Reproduce the first line and every line after it, exactly, through the one containing "const LAYER_GAP = 0.45;". Leave out the rest.

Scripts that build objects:
━━━

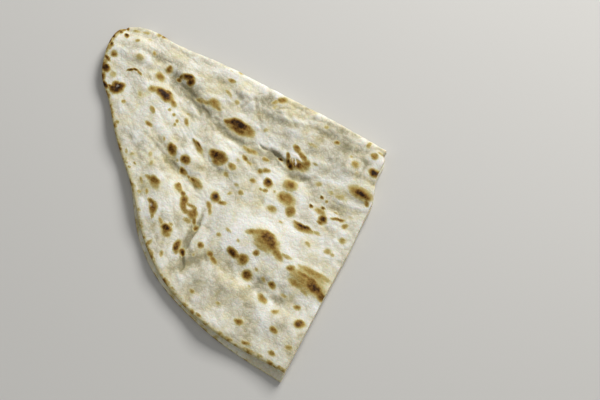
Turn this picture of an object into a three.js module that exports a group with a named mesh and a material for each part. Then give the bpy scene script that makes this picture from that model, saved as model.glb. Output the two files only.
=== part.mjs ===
import * as THREE from 'three';

// Half of a large thin naan, folded once and lying on its under layer. It is one sheet of
// bread: the under layer, the rounded fold and the top layer follow one another without a seam.
//
// Plan: x runs along the fold, from the rounded tip (about -187) to the cut (0), y falls from
// the fold (0) to the open rim (about -150), and z is the height above the resting surface.
// At the end the whole sheet is moved so that its origin is at the middle of its underside.

// ---------------------------------------------------------------------------
// Driving dimensions, in millimetres

const SHEET = 2.6; // thickness of the bread
const RIM_EDGE = 1.3; // thickness at the very edge of the baked rim
const RIM_BAND = 3.2; // the rim thins over this width
const RIM_BAND_MOST = 0.3; // most that this width takes of a short row near the tip
const LAYER_GAP = 0.45; // least air between the two layers

const FOLD_RADIUS_AT_TIP = 1.5; // to the middle of the sheet
const FOLD_RADIUS_AT_CUT = 3.4;
const FOLD_REACH_AT_TIP = 16; // the fold holds the top layer up this far
const FOLD_REACH_AT_CUT = 49;
const FOLD_PLATEAU = 0.3; // share of that reach at full height

// The outer line of the fold, from the tip to the cut.
const FOLD_LINE = [
  [-183.2, -2.4], [-176, 1.8], [-165, 3.4], [-147, 2.3], [-120, 4.2], [-85, 3.4], [-42, 2.9], [1, 0],
];
// The baked rim of the top layer, onward from the tip and round to the cut.
const RIM_LINE = [
  [-185.1, -6.4], [-186.4, -12.4], [-184.4, -24.4], [-177.8, -39.6], [-164.6, -52.4], [-144.6, -73.8],
  [-120.6, -95.2], [-98, -119], [-72, -137], [-36, -148.5], [16, -150.5],
];
// The cut edge of the top layer, from the fold to the rim.
const CUT_LINE = [
  [1, 0], [3.6, -2.8], [4.3, -10.5], [5.5, -18.5], [8.2, -25], [10, -30.5], [11.1, -47], [12.6, -66],
  [13.4, -90], [16, -150.5],
];

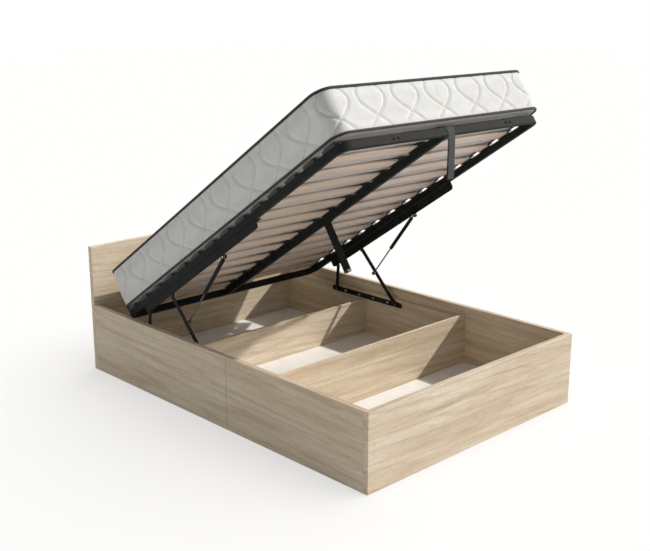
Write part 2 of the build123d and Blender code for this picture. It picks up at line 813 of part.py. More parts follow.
with BuildPart() as mattress:
    for rise, inset in (
        (0, underside_relief),
        (seam_low, seam_draw),
        (seam_middle - seam_quarter, border_quarter),
        (seam_middle, border_draw),
        (seam_middle + seam_quarter, border_quarter),
        (seam_high, seam_draw),
        (seam_high + crown_rise * crown_first, crown_shoulder),
        (seam_high + crown_rise, crown_flat),
    ):
        with BuildSketch(lid_plane.offset(rise)):
            with Locations((mattress_length / 2, 0)):
                RectangleRounded(
                    mattress_length - 2 * inset,
                    mattress_width - 2 * inset,
                    mattress_corner,
                )
    loft(ruled=True)
    for seam in (seam_low, seam_high):
        for rise, inset in (
            (seam - piping_height / 2, piping_break),
            (seam - piping_height / 4, 0),
            (seam + piping_height / 4, 0),
            (seam + piping_height / 2, piping_break),
        ):
            with BuildSketch(lid_plane.offset(rise)):
                with Locations((mattress_length / 2, 0)):
                    RectangleRounded(
                        mattress_length - 2 * inset,
                        mattress_width - 2 * inset,
                        mattress_corner - inset,
                    )
        loft(ruled=True)
mattress.part.label = "mattress"
export_step(mattress.part, "parts/mattress.step")

# Pull strap of folded webbing: lapped over the foot rail, hanging straight down, and looped back
strap_corner = lid_point(frame_length, tube_bottom)
strap_face = lid_point(frame_length + strap_thickness, tube_bottom)
strap_ply = strap_face[0] - strap_corner[0]
strap_low = strap_corner[1] - strap_length
fold_back = strap_face[0] - strap_fold
fold_middle = strap_face[0] - strap_fold / 2
fold_reach = strap_fold / 2

with BuildPart() as pull_strap:
    with BuildSketch(Plane.XZ.offset(strap_width / 2)):
        with BuildLine():
            Polyline(
                (fold_back, strap_low),
                (strap_corner[0], strap_corner[1] - strap_stitch / 4),
                strap_corner,
                lid_point(frame_length, tube_top),
                lid_point(frame_length - strap_lap, tube_top),
                lid_point(frame_length - strap_lap, tube_top + strap_thickness),
                lid_point(frame_length + strap_thickness, tube_top + strap_thickness),
                strap_face,
                (strap_face[0], strap_low),
            )
            RadiusArc((strap_face[0], strap_low), (fold_middle, strap_low - fold_reach), fold_reach)
            RadiusArc((fold_middle, strap_low - fold_reach), (fold_back, strap_low), fold_reach)
        make_face()
        with BuildLine():
            Polyline(
                (fold_back + strap_ply, strap_low),
                (strap_corner[0], strap_corner[1] - strap_stitch),
                (strap_corner[0], strap_low),
            )
            RadiusArc(
                (strap_corner[0], strap_low),
                (fold_middle, strap_low - fold_reach + strap_ply),
                fold_reach - strap_ply,
            )
            RadiusArc(
                (fold_middle, strap_low - fold_reach + strap_ply),
                (fold_back + strap_ply, strap_low),
                fold_reach - strap_ply,
            )
        make_face(mode=Mode.SUBTRACT)
    extrude(amount=-strap_width)
pull_strap.part.label = "pull_strap"
export_step(pull_strap.part, "parts/pull_strap.step")
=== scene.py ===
import json
import math

import bpy
from mathutils import Matrix, Vector, noise


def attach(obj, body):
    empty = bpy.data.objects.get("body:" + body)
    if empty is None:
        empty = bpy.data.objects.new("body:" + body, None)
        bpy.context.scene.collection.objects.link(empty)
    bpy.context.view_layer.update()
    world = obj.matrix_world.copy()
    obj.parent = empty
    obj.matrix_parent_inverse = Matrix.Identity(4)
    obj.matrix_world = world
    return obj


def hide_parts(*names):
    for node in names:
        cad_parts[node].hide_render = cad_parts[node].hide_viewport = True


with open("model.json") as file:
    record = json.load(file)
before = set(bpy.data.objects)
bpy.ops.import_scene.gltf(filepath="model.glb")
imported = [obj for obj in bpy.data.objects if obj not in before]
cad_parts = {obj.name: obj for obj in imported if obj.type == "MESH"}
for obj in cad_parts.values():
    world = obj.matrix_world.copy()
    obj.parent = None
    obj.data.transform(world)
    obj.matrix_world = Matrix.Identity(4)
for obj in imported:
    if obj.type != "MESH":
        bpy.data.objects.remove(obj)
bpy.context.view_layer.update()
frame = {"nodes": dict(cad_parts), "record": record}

# Lid: where the mattress's underside starts, and the slope of the open lid. Metres.
LID_HEAD = Vector((-0.8245, 0.0, 0.376))
LID_SLOPE = math.radians(33.8)

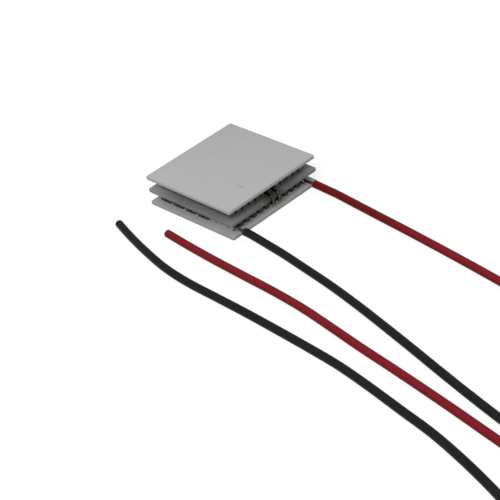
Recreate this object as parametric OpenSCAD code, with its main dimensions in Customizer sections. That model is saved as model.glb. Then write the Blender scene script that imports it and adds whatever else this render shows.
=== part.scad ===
// Two-stage thermoelectric cooling module.
// Three square ceramic plates hold two layers of semiconductor pellets. Copper tabs join the
// pellets into one series chain: half of the lower stage, the whole upper stage, then the other
// half of the lower stage. Two jumper wires at the middle of the lead side link the stages: each
// wraps round the middle plate's edge, from a tab on its upper face to a tab on its lower face.
// The two leads are soldered to the lower stage's outermost pads.
// Millimetres, +Z up. The origin is the centre of the hot face, and the leads leave towards +X.

/* [Ceramic plates] */
// Side of each square plate
plate_side = 30; // [28:0.5:40]
// Thickness of each plate
plate_t = 1; // [0.6:0.1:1.6]
// Radius at the four corners of a plate
plate_corner_r = 0.3; // [0.1:0.1:1]

/* [Pellets] */
// Pellets along each side of a stage, a multiple of four
grid_n = 12; // [4:4:12]
// Distance from the plates' edge to the outermost pellets' centres in the lower stage
lower_inset = 2.625; // [2.4:0.025:3]
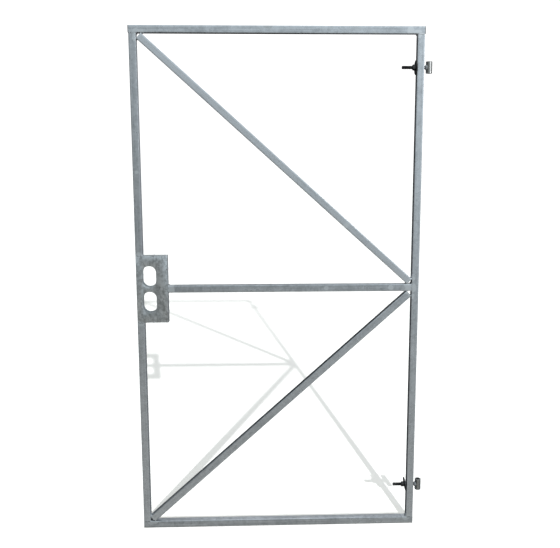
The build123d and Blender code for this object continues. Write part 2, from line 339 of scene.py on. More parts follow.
def square_outline(side, corner, corner_steps=5, flat_steps=4):
    """Returns the points around a square with rounded corners, as pairs.

    Each corner is a quarter circle about a point that lies one radius in from both
    sides. A straight run, divided evenly, leads from it to the next corner.
    """
    reach = side / 2 - corner
    quarter = np.linspace(0, math.pi / 2, corner_steps)
    runs = []
    for turn in range(4):
        angle = turn * math.pi / 2
        centre = reach * math.sqrt(2) * np.array(
            [math.cos(angle + math.pi / 4), math.sin(angle + math.pi / 4)]
        )
        arc = centre + corner * np.stack([np.cos(quarter + angle), np.sin(quarter + angle)], 1)
        step = 2 * reach / (flat_steps + 1) * np.arange(1, flat_steps + 1)[:, None]
        ahead = np.array([[math.cos(angle + math.pi), math.sin(angle + math.pi)]])
        runs += [arc, arc[-1] + step * ahead]
    return np.vstack(runs)


def around_x(x, radius, turn, centre_z):
    """Returns rings of points about an axis along X, at the height centre_z.

    Each point lies at x, and at radius * (cos turn, sin turn) from the axis in Y and Z.
    """
    y = radius * np.cos(turn)
    z = centre_z + radius * np.sin(turn)
    return np.stack(np.broadcast_arrays(x, y, z), axis=-1)


def turned(profile, centre, axis, columns=96):
    """Returns a closed turned surface.

    A closed profile of pairs, distance along the axis and distance from it, is carried
    round the axis: point = centre + along * axis + radius * (cos t, sin t) across it.
    """
    axis = np.array(axis, float) / np.linalg.norm(axis)
    side = np.cross(axis, (0.0, 1.0, 0.0) if abs(axis[1]) < 0.9 else (1.0, 0.0, 0.0))
    side /= np.linalg.norm(side)
    other = np.cross(axis, side)
    angle = np.linspace(0, 2 * math.pi, columns, endpoint=False)
    spoke = np.cos(angle)[:, None] * side + np.sin(angle)[:, None] * other
    along, radius = np.array(profile, float).T
    rings = np.array(centre) + along[:, None, None] * axis + radius[:, None, None] * spoke
    return skin(rings, wrap=True)


# --- Tubes ----------------------------------------------------------------------------
def brace_run(node):
    """Returns the two end points of a square-cut brace.

    Its box is length * cos a + side * sin a wide and length * sin a + side * cos a tall,
    which is solved for the angle a by repeated substitution.
    """
    low, high = node_box(node)
    width, height = high[0] - low[0], high[2] - low[2]
    angle = math.atan2(height, width)
    for _ in range(60):
        angle = math.atan2(
            height - TUBE_SIDE * math.cos(angle), width - TUBE_SIDE * math.sin(angle)
        )
    inset = TUBE_SIDE / 2 * np.array([math.sin(angle), 0, math.cos(angle)])
    start, end = low + inset, high - inset
    if node == "upper_brace":
        start[2], end[2] = end[2], start[2]
    start[1] = end[1] = 0.0
    return start, end


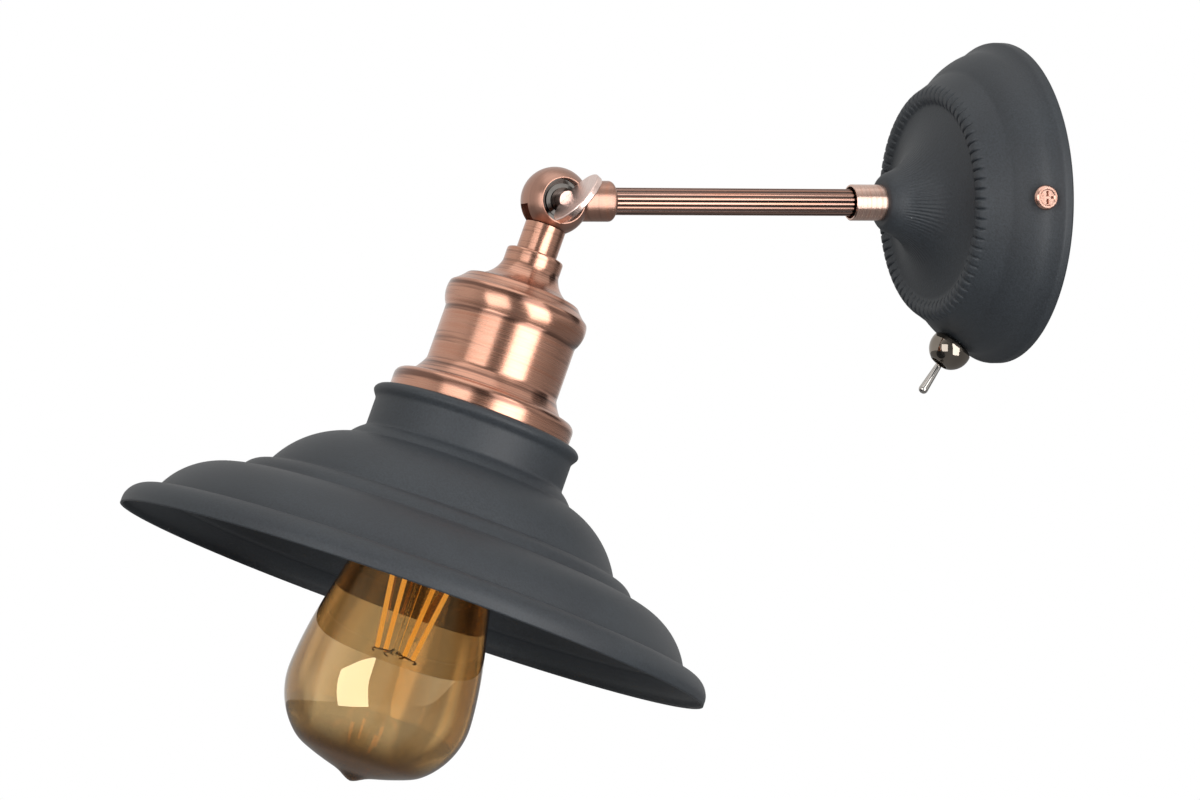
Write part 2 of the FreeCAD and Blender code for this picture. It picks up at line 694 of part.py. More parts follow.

━━━

Solution for this task
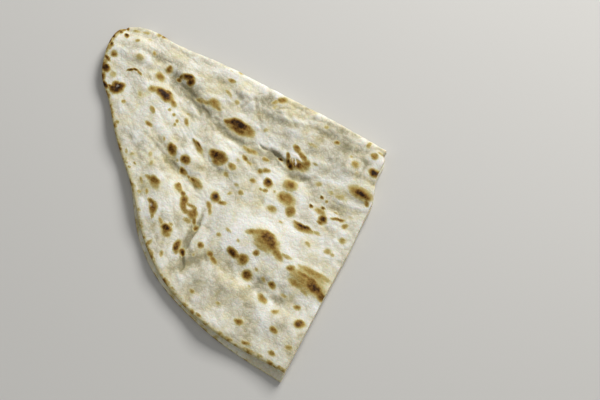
Turn this picture of an object into a three.js module that exports a group with a named mesh and a material for each part. Then give the bpy scene script that makes this picture from that model, saved as model.glb. Output the two files only.
=== part.mjs ===
import * as THREE from 'three';

// Half of a large thin naan, folded once and lying on its under layer. It is one sheet of
// bread: the under layer, the rounded fold and the top layer follow one another without a seam.
//
// Plan: x runs along the fold, from the rounded tip (about -187) to the cut (0), y falls from
// the fold (0) to the open rim (about -150), and z is the height above the resting surface.
// At the end the whole sheet is moved so that its origin is at the middle of its underside.

// ---------------------------------------------------------------------------
// Driving dimensions, in millimetres

const SHEET = 2.6; // thickness of the bread
const RIM_EDGE = 1.3; // thickness at the very edge of the baked rim
const RIM_BAND = 3.2; // the rim thins over this width
const RIM_BAND_MOST = 0.3; // most that this width takes of a short row near the tip
const LAYER_GAP = 0.45; // least air between the two layers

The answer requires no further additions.